When federal district judge Richard Leon ruled in late 2013 that the NSA’s mass collection of American phone records likely violated the Constitution and was “almost Orwellian,” it was seen as a landmark moment in the post-Edward Snowden era of judicial pushback against government surveillance programs. On Friday that legal battle took a twist in the government’s favor when a panel of federal judges vacated Leon’s injunction against the collection of phone records and bounced the case back to a lower court.

In ruling against the conservative legal activist Larry Klayman, who had brought the suit, the three-judge panel at the United States Court of Appeals for the District of Columbia Circuit issued a narrow ruling that rejected the case because it said Klayman lacked standing to file the suit in the first place.

At issue is whether the NSA actually collected Klayman’s phone records. NSA programs such as the one Klayman challenged operate using large, fairly comprehensive sets of telephone data. Klayman, a customer of Verizon Wireless, could only prove that the NSA had collected records belonging to Verizon Business Network Services, but argued that because of the program’s comprehensive nature, it was fair to infer that the spy agency had also gobbled up Verizon’s cellular data.

The D.C. Circuit rejected Klayman’s reasoning and sent the case back to Leon for discovery and a determination of whether his cell records really had been collected.

From a legal perspective, Friday’s ruling is indicative of the immense hurdles privacy advocates face in trying to use the courts to rein in government surveillance. The ruling notes that because government surveillance is by its nature secret, individuals cannot know and courts cannot determine whether they are in fact under surveillance. That makes it difficult for courts to establish standing, creating a high bar to any legal challenge.

“It’s a catch-22 that seems especially inappropriate in the context of the metadata program,” Steve Vladeck, a professor of law at American University told Foreign Policy. “So much of the success of the program depends on its comprehensiveness and its ubiquity. The court’s skepticism would make a lot more sense if we were talking about a far less global government program.”

While Leon’s initial ruling had grappled with the constitutional issues raised by the NSA’s mass surveillance, Friday’s decision skirted those aspects of the ruling and focused almost solely on issues of standing.

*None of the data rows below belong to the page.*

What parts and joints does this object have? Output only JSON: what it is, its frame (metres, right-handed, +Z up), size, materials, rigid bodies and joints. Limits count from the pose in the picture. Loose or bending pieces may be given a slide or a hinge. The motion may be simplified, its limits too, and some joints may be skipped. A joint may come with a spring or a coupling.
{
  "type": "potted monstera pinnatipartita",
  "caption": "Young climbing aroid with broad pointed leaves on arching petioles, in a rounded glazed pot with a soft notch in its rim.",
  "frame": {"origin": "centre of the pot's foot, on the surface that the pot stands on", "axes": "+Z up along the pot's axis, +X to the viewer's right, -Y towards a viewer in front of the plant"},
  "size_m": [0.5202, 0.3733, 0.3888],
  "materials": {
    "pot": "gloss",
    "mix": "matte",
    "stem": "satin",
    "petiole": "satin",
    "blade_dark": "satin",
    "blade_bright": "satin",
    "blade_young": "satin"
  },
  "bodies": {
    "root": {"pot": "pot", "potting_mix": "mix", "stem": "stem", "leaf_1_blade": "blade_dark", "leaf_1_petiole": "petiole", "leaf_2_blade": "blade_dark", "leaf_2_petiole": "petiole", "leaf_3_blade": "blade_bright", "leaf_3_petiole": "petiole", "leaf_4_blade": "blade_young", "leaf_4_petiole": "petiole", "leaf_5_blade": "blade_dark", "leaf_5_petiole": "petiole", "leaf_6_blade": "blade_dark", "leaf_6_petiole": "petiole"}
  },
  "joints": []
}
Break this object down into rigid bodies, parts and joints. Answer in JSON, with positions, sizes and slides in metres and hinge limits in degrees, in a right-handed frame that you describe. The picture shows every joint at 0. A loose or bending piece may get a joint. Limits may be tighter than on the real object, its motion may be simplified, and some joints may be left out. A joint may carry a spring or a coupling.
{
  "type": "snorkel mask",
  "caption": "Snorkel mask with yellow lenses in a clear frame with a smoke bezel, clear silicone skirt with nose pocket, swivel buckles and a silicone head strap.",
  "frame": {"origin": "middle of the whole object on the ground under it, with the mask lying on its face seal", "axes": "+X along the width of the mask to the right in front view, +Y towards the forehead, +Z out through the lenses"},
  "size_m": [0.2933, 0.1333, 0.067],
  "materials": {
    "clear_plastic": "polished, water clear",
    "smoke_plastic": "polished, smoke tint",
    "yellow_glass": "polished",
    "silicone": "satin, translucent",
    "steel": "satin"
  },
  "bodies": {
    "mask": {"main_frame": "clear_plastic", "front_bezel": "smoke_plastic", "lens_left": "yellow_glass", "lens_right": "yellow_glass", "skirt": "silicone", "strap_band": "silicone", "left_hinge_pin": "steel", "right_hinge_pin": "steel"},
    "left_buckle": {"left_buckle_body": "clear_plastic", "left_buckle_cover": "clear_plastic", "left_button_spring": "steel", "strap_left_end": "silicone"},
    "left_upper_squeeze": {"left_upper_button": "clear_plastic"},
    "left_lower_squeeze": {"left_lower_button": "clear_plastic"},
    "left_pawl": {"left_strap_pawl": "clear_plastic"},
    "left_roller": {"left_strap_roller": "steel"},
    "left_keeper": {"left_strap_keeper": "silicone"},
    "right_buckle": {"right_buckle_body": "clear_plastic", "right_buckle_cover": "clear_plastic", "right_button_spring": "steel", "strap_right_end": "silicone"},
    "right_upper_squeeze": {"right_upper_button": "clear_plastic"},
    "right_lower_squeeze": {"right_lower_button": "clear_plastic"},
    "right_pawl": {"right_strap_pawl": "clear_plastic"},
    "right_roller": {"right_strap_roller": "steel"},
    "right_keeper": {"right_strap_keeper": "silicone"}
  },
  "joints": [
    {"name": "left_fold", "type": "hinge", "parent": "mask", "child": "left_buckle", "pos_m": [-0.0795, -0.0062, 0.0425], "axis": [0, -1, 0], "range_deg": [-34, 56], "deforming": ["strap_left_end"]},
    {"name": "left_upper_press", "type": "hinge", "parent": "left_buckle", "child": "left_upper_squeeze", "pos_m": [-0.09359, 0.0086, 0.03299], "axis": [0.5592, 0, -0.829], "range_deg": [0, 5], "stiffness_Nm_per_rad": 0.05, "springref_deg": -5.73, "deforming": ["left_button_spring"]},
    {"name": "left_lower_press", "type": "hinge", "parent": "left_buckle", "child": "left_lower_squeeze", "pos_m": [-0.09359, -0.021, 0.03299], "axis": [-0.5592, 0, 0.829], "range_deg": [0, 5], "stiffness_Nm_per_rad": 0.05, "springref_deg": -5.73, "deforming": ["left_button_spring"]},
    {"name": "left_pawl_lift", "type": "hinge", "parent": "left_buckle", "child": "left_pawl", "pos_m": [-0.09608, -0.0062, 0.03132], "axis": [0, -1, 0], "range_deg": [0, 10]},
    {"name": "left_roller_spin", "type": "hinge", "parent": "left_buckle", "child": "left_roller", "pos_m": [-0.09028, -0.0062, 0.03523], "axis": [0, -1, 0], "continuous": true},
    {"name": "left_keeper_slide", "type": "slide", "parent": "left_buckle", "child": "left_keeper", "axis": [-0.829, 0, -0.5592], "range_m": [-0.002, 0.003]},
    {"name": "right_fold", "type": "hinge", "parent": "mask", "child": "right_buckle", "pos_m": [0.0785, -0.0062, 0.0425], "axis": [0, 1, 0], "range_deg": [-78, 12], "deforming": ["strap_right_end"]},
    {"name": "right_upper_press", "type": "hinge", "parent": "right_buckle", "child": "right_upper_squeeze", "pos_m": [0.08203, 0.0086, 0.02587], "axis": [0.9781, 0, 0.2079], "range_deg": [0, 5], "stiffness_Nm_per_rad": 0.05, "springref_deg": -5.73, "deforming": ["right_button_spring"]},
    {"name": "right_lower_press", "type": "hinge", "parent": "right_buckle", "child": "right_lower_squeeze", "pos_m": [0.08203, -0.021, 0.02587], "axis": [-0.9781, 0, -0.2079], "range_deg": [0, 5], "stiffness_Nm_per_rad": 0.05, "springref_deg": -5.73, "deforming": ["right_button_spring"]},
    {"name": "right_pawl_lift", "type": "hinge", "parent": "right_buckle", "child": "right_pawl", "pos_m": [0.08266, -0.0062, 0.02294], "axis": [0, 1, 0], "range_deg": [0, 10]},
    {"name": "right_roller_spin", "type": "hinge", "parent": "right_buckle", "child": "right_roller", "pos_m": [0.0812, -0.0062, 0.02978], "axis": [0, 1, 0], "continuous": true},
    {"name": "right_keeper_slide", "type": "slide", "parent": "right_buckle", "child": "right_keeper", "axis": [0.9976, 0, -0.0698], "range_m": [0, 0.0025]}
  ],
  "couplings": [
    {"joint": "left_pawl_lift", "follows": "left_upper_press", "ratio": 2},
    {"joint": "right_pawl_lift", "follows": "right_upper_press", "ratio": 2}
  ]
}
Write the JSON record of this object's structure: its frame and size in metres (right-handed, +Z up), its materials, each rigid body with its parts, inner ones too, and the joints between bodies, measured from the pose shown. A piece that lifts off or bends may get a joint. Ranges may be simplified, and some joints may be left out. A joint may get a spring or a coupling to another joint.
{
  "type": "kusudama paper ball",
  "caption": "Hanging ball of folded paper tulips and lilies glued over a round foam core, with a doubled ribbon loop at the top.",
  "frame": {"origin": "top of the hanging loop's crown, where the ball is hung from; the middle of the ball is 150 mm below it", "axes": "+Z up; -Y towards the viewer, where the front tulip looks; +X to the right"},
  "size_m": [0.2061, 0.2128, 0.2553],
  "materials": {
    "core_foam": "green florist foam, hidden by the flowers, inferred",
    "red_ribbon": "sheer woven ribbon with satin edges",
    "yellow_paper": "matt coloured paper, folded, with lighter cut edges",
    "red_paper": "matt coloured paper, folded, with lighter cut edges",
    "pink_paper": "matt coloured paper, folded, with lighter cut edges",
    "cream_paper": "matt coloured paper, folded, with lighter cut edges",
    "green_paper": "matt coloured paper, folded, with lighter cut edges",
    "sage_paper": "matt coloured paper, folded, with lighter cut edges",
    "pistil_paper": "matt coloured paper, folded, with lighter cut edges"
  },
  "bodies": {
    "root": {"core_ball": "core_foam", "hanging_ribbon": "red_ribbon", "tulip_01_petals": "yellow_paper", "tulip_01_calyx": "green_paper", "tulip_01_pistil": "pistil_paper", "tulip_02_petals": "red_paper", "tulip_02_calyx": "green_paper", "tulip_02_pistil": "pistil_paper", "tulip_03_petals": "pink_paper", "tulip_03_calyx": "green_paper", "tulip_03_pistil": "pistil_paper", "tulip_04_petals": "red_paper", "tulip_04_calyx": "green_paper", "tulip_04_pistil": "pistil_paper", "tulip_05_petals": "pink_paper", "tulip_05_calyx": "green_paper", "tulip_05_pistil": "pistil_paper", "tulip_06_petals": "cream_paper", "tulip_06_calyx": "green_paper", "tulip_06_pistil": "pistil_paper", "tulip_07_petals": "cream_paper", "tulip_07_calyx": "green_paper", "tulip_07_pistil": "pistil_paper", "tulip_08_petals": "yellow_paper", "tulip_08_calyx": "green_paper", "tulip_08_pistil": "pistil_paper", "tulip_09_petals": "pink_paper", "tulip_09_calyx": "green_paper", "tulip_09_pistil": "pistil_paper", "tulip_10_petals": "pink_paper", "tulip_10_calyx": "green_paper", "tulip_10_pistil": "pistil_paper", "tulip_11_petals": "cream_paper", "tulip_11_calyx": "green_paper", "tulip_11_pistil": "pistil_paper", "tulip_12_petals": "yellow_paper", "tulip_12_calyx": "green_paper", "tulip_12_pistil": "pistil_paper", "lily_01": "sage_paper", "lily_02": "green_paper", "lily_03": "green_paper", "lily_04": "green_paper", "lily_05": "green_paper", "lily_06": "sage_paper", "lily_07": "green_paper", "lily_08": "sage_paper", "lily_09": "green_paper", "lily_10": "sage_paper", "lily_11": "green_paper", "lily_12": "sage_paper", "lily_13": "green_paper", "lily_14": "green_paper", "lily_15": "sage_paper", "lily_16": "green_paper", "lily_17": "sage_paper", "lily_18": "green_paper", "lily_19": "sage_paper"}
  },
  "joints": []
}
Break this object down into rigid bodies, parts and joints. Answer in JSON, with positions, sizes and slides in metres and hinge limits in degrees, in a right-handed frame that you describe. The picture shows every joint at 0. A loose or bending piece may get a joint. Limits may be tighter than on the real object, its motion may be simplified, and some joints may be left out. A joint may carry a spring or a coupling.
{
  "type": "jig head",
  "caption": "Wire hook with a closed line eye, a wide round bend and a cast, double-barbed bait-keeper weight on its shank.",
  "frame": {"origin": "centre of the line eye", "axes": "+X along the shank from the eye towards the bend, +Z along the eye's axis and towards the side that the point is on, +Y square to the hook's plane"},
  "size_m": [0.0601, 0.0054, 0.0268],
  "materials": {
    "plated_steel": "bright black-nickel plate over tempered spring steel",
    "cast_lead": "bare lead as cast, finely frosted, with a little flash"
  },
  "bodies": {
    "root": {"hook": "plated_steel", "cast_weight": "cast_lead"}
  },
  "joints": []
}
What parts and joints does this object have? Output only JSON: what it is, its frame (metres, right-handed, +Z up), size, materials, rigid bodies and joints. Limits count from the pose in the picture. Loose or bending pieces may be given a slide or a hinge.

Vladeck, an expert on national security law, said he doubts Klayman will be able to meet the bar for standing laid out in the Friday ruling. The government, he said, is likely to invoke the state secrets doctrine in responding to Klayman’s requests for information. In the absence of a government disclosure that Klayman’s phone records were collected, the case “goes back to the district court to disappear into the ether,” Vladeck said.

Indeed, once back with Leon, it is likely Klayman’s legal crusade against the NSA will come to an end, a fact noted in her opinion by Judge Janice Rogers Brown, who was most sympathetic toward Klayman’s argument. “It is entirely possible that, even if plaintiffs are granted discovery, the government may refuse to provide information (if any exists) that would further plaintiffs’ case. Plaintiffs’ claims may well founder in that event,” she wrote. “But such is the nature of the government’s privileged control over certain classes of information.”

The initial ruling has had little impact on what surveillance activities the NSA is able to carry out. When he issued his ruling in 2013, Leon stayed the preliminary injunction admonishing the NSA to halt phone record collection. In June of this year, the U.S. Congress, in a measure called the USA Freedom Act, modified the surveillance program, moving storage of the phone records from the NSA into the hands of U.S. phone companies. In May, a federal court ruled that the bulk collection of Americans’ phone records under Section 215 of the Patriot Act is illegal.

For his part, Klayman vowed to continue pushing his case before Leon, to whom the suit now returns. “Leon won’t have any difficulty proving that cell phone telephonic metadata was accessed. His reasoning was sound: How can you have this kind of program if you are excluding cell phones?” Klayman told Foreign Policy in an interview. “Leon can call the NSA into his chambers. He’s got a clearance.”

Though the ruling is fairly narrow, Vladeck said that it may make it more difficult for future plaintiffs to demonstrate that they have standing to sue the government over its surveillance activities.

That’s a setback for privacy advocates like Klayman, who even as he pledged to continue his case, slammed the court for taking nearly a year to issue a ruling that he obviously wasn’t impressed by: “An ill-informed first-year law school student could have written this decision in a day.”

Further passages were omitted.